Сами бандиты нас не трогали. И вот почему. Главным луганским мафиози тогда был Доброслав. Человек широкой души и нежности – муху не обидит. Хотя рожа у него была страшная, казалось, что Доброслав побывал в эпицентре термоядерного взрыва. Пару раз его хлопцы пытались нас побить, и тогда к Крестному Отцу пошел Изя. Они беседовали несколько часов. О чем – это знают только два человека. Точнее один. Доброслава как-то смертельно ранили из гранатомета. Ходили слухи, что это сделали ребята из Луганского СБУ…
…Однажды, после посещения ментовки, мы сидели на «Пролиске», вели философские разговоры. Всем около двадцати. Было лето, жара. Молоденькие дамы в шортах, мини юбках, немыслимых сарафанах и совершенно эрегированные молодые хлопцы с длинными волосами.
Эротика зашкаливала. У дам дрожали руки и сердца… И посреди этого невыносимого предоргазмического мучения неспешно текли слова – карма, нирвана, сансара, Кришна, Будда, Христос… Изя сидел, пил дармовую водочку, вставлял свои мудрые фразы в общий контекст и, наконец, не выдержал:
– А смысл? В чем смысл? Оргазьму то нету!!!!!
Прошло много лет. «Пролисок» расцвел и превратился в двухэтажный бар эклектичной архитектуры. Что стало с «Фениксом», я не знаю.
Только вот на «Пролиске» луганские мудрецы не тусуются больше. Фейс-контроль не проходят…
Однажды мама Петровича пожаловалась Изе, что её сын не испытывает к родителям любви.
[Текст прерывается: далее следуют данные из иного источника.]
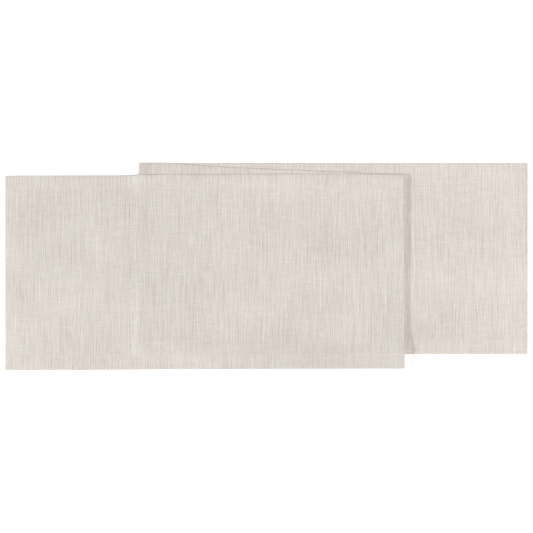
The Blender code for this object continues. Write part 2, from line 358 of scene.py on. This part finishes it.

– Но ведь когда вы умрете, он вас полюбит, как вы думаете? – спросил Изя.
– Полюбит, – согласилась мама.
– Тогда вам нечего волноваться, ведь вы обречены на любовь!!!
«Изя и Петрович», каноническое издание, стих 101
В шесть лет отец прочитал мне вслух «Мастера и Маргариту». Я ничего не понял, был потрясен, и мне потом долго снился большой черный кот…
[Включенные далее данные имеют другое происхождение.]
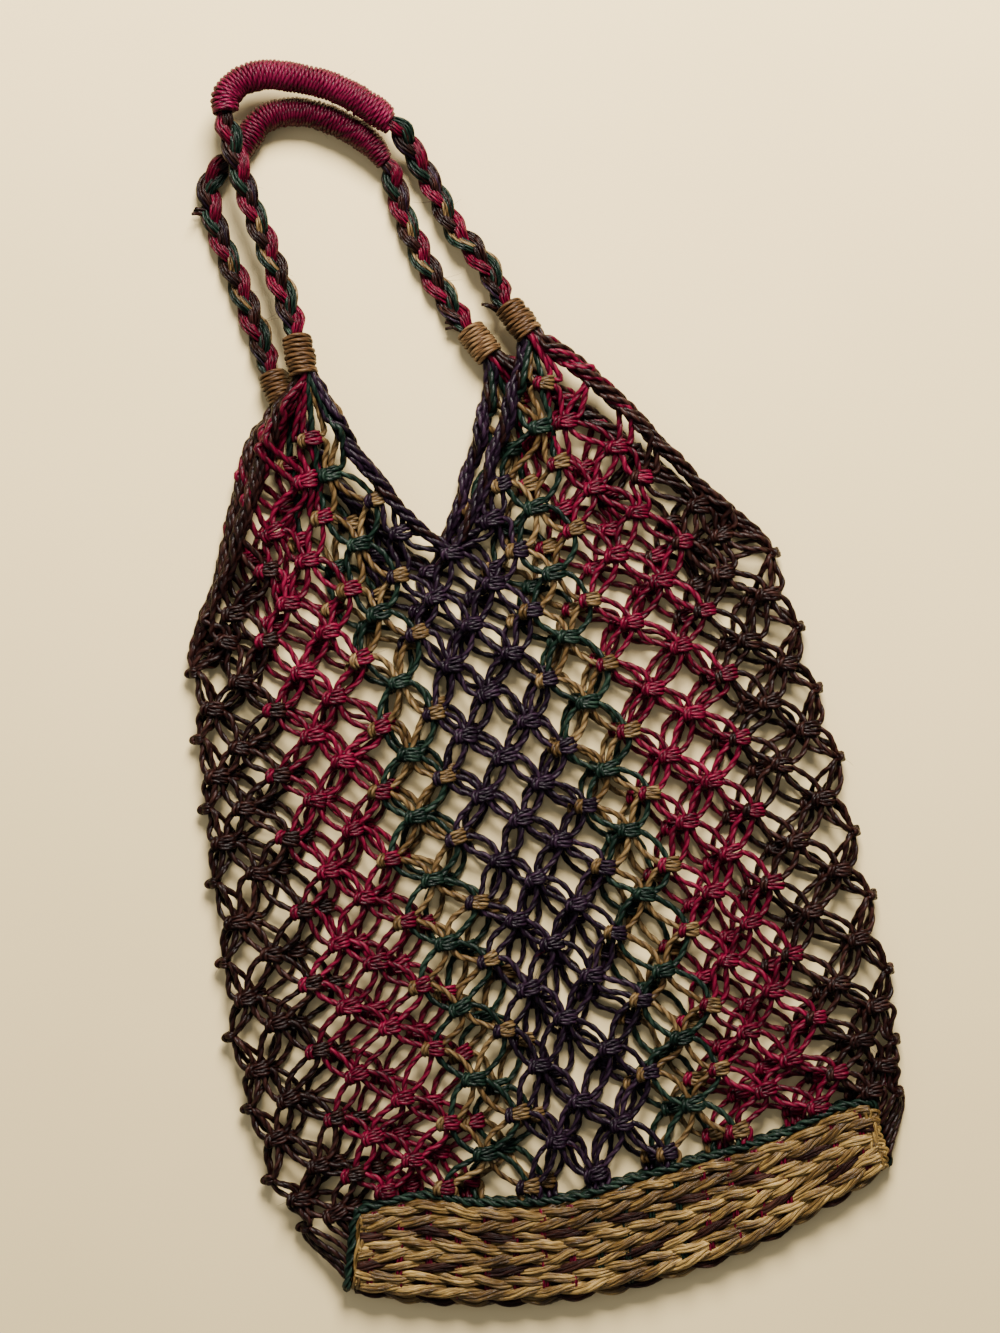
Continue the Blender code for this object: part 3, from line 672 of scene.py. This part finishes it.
bindings = {
    # x, y, z of the middle, direction from peak to braid, length
    "front_binding_left": (-54.8, 170.65, 17.5, 0.03, 1.0, 19.0),
    "front_binding_right": (55.1, 164.05, 13.1, -0.42, 0.91, 18.0),
    "back_binding_left": (-69.6, 157.95, 7.6, -0.19, 0.98, 17.0),
    "back_binding_right": (33.6, 157.85, 7.6, -0.44, 0.90, 17.0),
}
# Middle lines of the four edge bundles of the front peaks
edgeRoutes = {
    ("left", "outer"): ((-60, 157), (-68, 148), (-76, 138), (-84, 125), (-92, 112), (-100, 99), (-108, 85),
                        (-117, 71), (-127, 58), (-136, 46), (-142, 36), (-143, 28)),
    ("left", "inner"): ((-50, 157), (-46, 139), (-41, 123), (-33, 107), (-26, 92), (-17, 78), (-8, 66),
                        (-2, 60)),
    ("right", "inner"): ((55, 152), (49, 136), (41, 121), (32, 107), (23, 92), (14, 79), (6, 68), (-1, 60)),
    ("right", "outer"): ((60, 155), (66, 149), (76, 138), (87, 124), (99, 106), (111, 87), (123, 67),
                         (136, 50), (149, 33), (153, 23)),
}
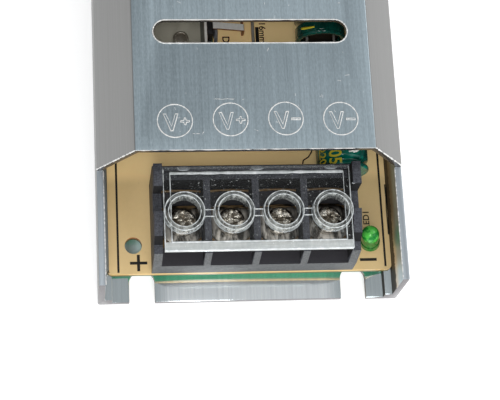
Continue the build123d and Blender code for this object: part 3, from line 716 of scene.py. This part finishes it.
# The small parts: a boxed line capacitor, the bridge rectifier, a can fuse, two dipped discs, two
# chips, four power resistors and a jumper of tinned wire, all with their wires in the board.
box_yellow = Finish("yellow_box")
mould = box_yellow.grain((0.5, 0.5, 0.5), 3)
box_yellow.surface(
    Base_Color=box_yellow.mix(mould, paint(206, 158, 30), paint(226, 180, 52)),
    Roughness=0.3 + mould * 0.15, Normal=box_yellow.bump(mould, 0.02),
)
fuse_brown = Finish("brown_fuse_can")
mould = fuse_brown.grain((0.5, 0.5, 0.5), 3)
fuse_brown.surface(
    Base_Color=fuse_brown.mix(mould, paint(48, 30, 22), paint(76, 50, 36)), Roughness=0.35 + mould * 0.1,
)
dip_black = Finish("black_dip")
orange_peel = dip_black.grain((0.9, 0.9, 0.9), 3)
dip_black.surface(
    Base_Color=dip_black.mix(orange_peel, paint(30, 34, 32), paint(52, 56, 54)),
    Roughness=0.35 + orange_peel * 0.1, Normal=dip_black.bump(orange_peel, 0.08),
)
dip_blue = Finish("blue_dip")
orange_peel = dip_blue.grain((0.9, 0.9, 0.9), 3)
dip_blue.surface(
    Base_Color=dip_blue.mix(orange_peel, paint(20, 74, 150), paint(40, 104, 186)),
    Roughness=0.25 + orange_peel * 0.1, Normal=dip_blue.bump(orange_peel, 0.08),
)
lacquer = Finish("resistor_lacquer")
y = lacquer.place()[1]
drips = lacquer.grain((0.6, 0.6, 0.6), 3)
bands = [1 - abs(y - row).rise(0.35, 0.45) for row in (-1.6, -4.0, -6.2)]
blue_grey = lacquer.mix(drips, paint(112, 146, 154), paint(138, 168, 174))
lacquer.surface(
    Base_Color=lacquer.mix(bands[0] + bands[1] + bands[2], blue_grey, paint(60, 40, 30)),
    Roughness=0.35 + drips * 0.15,
)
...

У папы была болезненная страсть к систематизации всего.
В нашей прихожей стояла каталожная тумба с выдвижными ящиками. Все мелкие предметы бытия необходимые в хозяйстве: винты, гайки, шайбы, шурупы, обрывки веревочек, пружинки от авторучек, просто детальки неизвестного предназначения хранились в ней. Разложенные по коробочкам, баночкам и спичечным коробкам. Иногда я залазил в эту сокровищницу, изучая бесценные артефакты. Страсть к порядку не передалась мне, и папа частенько нервничал, обнаружив винты и шурупы в одном флаконе…
А ещё мой папа был великим охотником за тараканами. Как креативный человек он не признавал дедовских методов. Тараканы ловились пылесосом. Наш советский пылесос «Буран», дитя военного производства, обладал такой мощью, что втягивал мух на лету! А если с трубы снимали щетку, то втягивающее усилие приближалось к скорости света, и вокруг входного отверстия формировался черный горизонт событий!
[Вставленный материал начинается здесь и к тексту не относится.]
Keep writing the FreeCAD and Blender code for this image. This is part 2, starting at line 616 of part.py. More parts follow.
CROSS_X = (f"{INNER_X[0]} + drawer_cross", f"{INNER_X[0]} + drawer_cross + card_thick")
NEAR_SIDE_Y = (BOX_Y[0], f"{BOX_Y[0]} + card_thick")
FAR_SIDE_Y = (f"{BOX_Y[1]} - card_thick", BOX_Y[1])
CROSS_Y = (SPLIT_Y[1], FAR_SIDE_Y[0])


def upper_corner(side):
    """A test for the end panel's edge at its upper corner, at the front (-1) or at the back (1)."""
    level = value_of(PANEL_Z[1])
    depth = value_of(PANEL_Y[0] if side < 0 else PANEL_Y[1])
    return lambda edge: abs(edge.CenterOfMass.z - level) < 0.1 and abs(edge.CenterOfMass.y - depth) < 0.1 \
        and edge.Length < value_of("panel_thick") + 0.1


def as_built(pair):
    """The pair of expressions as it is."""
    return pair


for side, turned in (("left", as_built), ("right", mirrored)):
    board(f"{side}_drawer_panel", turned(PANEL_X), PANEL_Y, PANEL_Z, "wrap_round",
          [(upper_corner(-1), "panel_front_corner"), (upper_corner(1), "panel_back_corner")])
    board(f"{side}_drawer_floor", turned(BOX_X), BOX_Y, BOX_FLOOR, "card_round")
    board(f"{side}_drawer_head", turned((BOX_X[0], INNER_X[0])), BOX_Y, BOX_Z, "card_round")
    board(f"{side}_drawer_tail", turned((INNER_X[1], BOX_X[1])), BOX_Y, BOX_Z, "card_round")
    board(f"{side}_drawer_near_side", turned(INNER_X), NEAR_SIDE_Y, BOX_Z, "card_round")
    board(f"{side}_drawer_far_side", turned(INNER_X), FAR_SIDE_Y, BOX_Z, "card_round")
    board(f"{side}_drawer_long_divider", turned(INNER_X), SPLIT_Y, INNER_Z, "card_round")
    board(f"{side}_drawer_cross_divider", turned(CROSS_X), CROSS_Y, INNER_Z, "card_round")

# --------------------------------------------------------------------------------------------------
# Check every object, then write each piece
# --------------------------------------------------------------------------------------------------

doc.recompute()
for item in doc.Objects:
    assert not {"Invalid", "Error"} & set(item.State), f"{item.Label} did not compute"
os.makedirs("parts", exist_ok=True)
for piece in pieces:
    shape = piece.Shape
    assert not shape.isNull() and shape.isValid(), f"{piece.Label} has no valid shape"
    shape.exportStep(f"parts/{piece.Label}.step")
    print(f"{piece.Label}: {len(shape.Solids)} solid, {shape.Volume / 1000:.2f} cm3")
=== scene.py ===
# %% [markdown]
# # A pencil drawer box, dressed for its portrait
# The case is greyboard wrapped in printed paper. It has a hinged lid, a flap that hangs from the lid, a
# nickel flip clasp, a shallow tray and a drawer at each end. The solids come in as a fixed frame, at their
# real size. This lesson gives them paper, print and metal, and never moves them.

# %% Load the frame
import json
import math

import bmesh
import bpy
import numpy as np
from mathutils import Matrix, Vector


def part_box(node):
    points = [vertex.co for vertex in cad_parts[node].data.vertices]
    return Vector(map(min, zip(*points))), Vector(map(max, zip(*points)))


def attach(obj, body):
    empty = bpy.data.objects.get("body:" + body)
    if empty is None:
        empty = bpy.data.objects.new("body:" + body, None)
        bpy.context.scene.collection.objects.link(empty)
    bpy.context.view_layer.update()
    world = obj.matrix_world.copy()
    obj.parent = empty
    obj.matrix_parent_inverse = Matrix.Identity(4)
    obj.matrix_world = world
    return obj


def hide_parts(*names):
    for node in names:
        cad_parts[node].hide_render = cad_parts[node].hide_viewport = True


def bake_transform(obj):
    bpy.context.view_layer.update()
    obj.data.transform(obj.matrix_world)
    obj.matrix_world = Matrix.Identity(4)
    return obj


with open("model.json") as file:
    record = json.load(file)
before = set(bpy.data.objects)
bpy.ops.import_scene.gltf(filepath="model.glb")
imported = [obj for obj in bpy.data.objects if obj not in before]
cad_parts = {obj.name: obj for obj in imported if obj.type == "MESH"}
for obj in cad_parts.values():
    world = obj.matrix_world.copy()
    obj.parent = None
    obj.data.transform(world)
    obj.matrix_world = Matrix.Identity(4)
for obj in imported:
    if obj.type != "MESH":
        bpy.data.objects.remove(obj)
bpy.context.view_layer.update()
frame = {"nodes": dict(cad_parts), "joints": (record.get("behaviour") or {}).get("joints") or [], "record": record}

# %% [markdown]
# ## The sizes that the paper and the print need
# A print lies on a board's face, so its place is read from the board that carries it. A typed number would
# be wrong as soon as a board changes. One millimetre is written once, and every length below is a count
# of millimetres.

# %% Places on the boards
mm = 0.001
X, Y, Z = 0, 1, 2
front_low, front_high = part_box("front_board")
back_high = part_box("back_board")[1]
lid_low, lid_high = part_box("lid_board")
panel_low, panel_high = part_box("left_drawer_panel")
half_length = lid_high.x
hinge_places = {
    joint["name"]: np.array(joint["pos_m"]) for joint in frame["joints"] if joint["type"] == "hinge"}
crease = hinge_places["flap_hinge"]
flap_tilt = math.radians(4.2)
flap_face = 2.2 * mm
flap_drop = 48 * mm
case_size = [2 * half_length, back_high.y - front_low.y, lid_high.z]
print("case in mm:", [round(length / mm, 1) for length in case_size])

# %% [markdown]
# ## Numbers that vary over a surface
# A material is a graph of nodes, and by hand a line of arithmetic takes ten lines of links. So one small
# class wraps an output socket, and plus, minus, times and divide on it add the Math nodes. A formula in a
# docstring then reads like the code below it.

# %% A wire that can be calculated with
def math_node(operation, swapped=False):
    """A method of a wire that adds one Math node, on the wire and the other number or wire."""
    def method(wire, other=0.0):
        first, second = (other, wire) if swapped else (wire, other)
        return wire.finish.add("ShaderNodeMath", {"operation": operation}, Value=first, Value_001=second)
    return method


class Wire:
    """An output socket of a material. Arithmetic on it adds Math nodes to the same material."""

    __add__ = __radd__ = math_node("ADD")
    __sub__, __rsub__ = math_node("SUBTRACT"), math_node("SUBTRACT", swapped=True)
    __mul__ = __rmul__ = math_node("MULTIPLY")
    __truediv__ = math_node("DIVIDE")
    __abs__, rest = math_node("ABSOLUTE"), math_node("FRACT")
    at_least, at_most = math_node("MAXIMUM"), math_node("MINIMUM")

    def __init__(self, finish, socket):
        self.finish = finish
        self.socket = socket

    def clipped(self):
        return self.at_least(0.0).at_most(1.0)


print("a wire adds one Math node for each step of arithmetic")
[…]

– Попался, гад! – Утро папа начинал охотой.
В больших семейных трусах, с пылесосом наперевес, папа высасывал из щелей всю энтомологическую нечисть.
– Ещё один! Засранец!
Вообще-то, засранцами папа обычно величал меня с братом. Брат был старше на три года. Наши отношения не заладились сразу после моего рождения, но это отдельная история… Поскольку двое детей не совместимы с какой либо систематизацией – истерики у папы случались через день.
– Довели, засранцы! До ручки довели!
Отец краснел, мы с братом прятались кто-куда, поскольку после этой фразы папа начинал бить вещи об пол. Это было забавно и страшно одновременно. И можно было получить легкое ранение осколком диапроектора или тарелки. Вещи папа бил мастерски – они рассыпались на кваркоподобные кусочки и восстановлению не подлежали… Если битье вещей нас не успокаивало, папа переходил на следующую стадию – хватал ножницы или другой острый предмет и подносил себе к горлу:
– Засранцы! Довели человека! Едит вашу мать! – голос и руки отца дрожали. – Я перережу себе горло!!!
Горло он так и не перерезал, но однажды слегка стукнул себя гантелей по лбу. Пошла кровь.
– Довольны?! Довели человека!!! – отец почти рыдал… Неделю он ходил с пластырем на лбу…
…Днем папа ложился спать. У него начиналась сиеста. Шуметь, звонить, смотреть телевизор в эти часы категорически запрещалось.
– Сколько можно стукать и грюкать!!! Человеческим языком же просил – не шуметь!
Папа лежал на диване, глаза прикрыты черными трусами, скрученными в трубочку.